The defense sector is a key driver for advanced lithium batteries and next-generation power systems.
- Solid-State Lithium Batteries: These systems, currently in the pre-production and early-stage qualification phase for military deployment, promise a paradigm shift in performance. They aim to deliver significantly higher energy density, wider operational temperature tolerance, and intrinsically improved safety due to the use of a non-flammable solid electrolyte.
- Specialized High-Rate Chemistries: Suppliers develop customized military lithium battery variants optimized for extreme current delivery—instantaneous high pulse loads—required for directed energy systems, electric actuators, and advanced active protection systems.
- Lithium-Sulfur: Although limited by cycle life, Li-S has already found a critical niche in military long-range reconnaissance due to its ultra-lightweight nature, as seen in High-Altitude, Long-Endurance (HALE) unmanned platforms.
Applications in the Defense Ecosystem
Lithium batteries for military use span the entire spectrum of defense operations:
- Unmanned Systems (UAS/UAV/UGV): High energy density enables long loiter times and increased payload capacity for both aerial and ground robotic platforms.
- Soldier Systems: The demand for conformal batteries and lightweight custom lithium batteries powers radios, optics, GPS, and computing devices, directly reducing the cognitive and physical burden on infantry.
- Naval and Subsea: Sealed, robust lithium packs support Autonomous Underwater Vehicles (AUVs), submarine electronics, and emergency power systems where corrosion resistance is paramount.
- Aerospace and Space: Specialized, radiation-tolerant advanced lithium battery technology powers satellites and high-altitude platforms operating in extreme environments.
Safety, Certification, and Procurement
For procurement professionals and integrators, compliance and certification are non-negotiable.
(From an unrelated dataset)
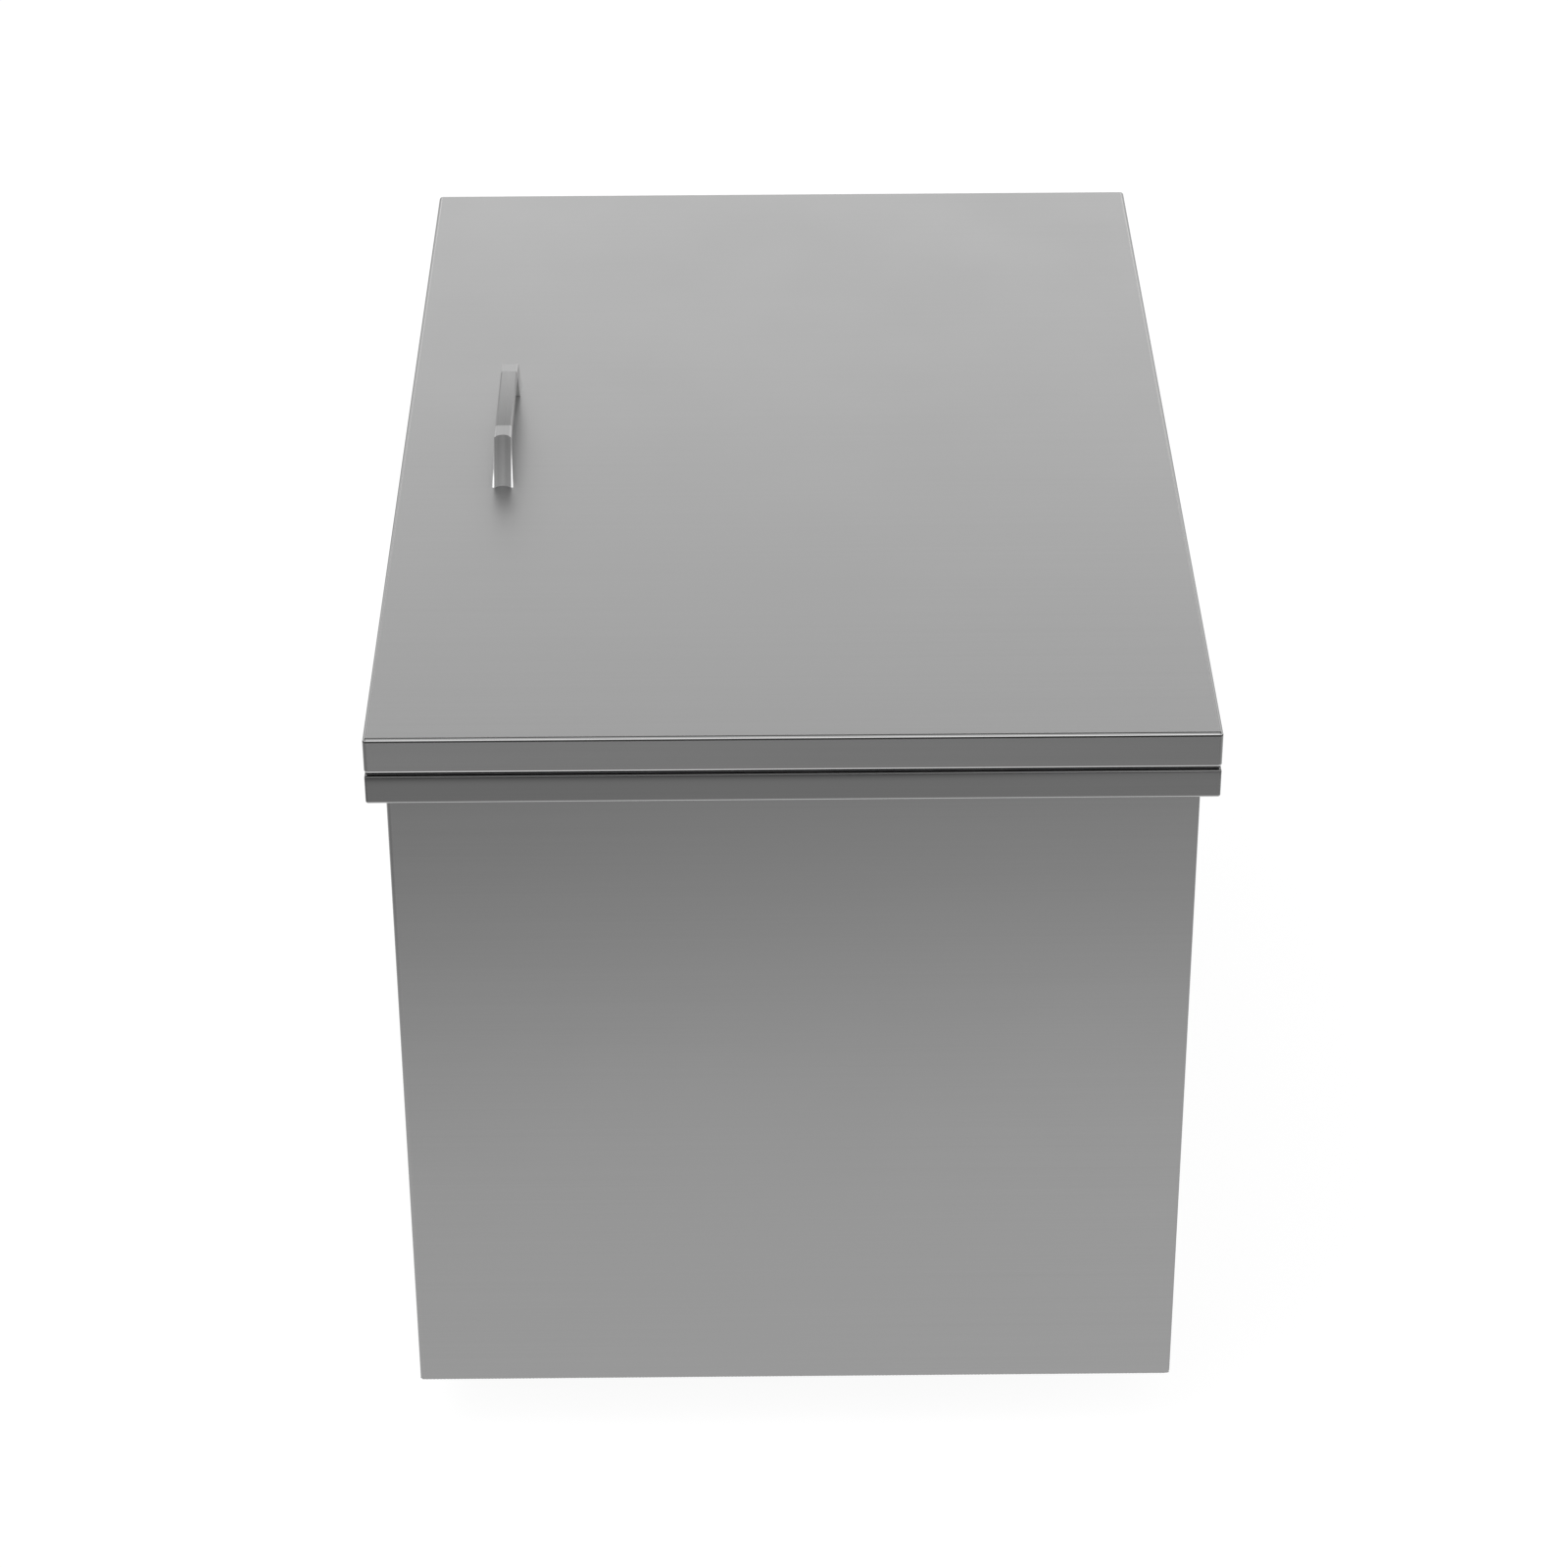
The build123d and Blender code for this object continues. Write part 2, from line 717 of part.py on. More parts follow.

Defense-grade systems must meet standards that ensure safety, interoperability, and operational readiness:
- MIL-STD-810: Evaluates resistance to environmental stresses (shock, vibration, temperature).7
- MIL-STD-461: Ensures electromagnetic compatibility (EMI/EMC) with other sensitive electronics and avionics.
- UN 38.3: Mandates safety testing for the global transport of military lithium batteries.
- NATO/STANAG: Provides harmonized specifications for coalition operations and global deployment.
The lithium battery supplier ecosystem includes established major manufacturers who specialize in providing certified, ruggedized power solutions designed for long-term sustainment and demanding defense program life cycles.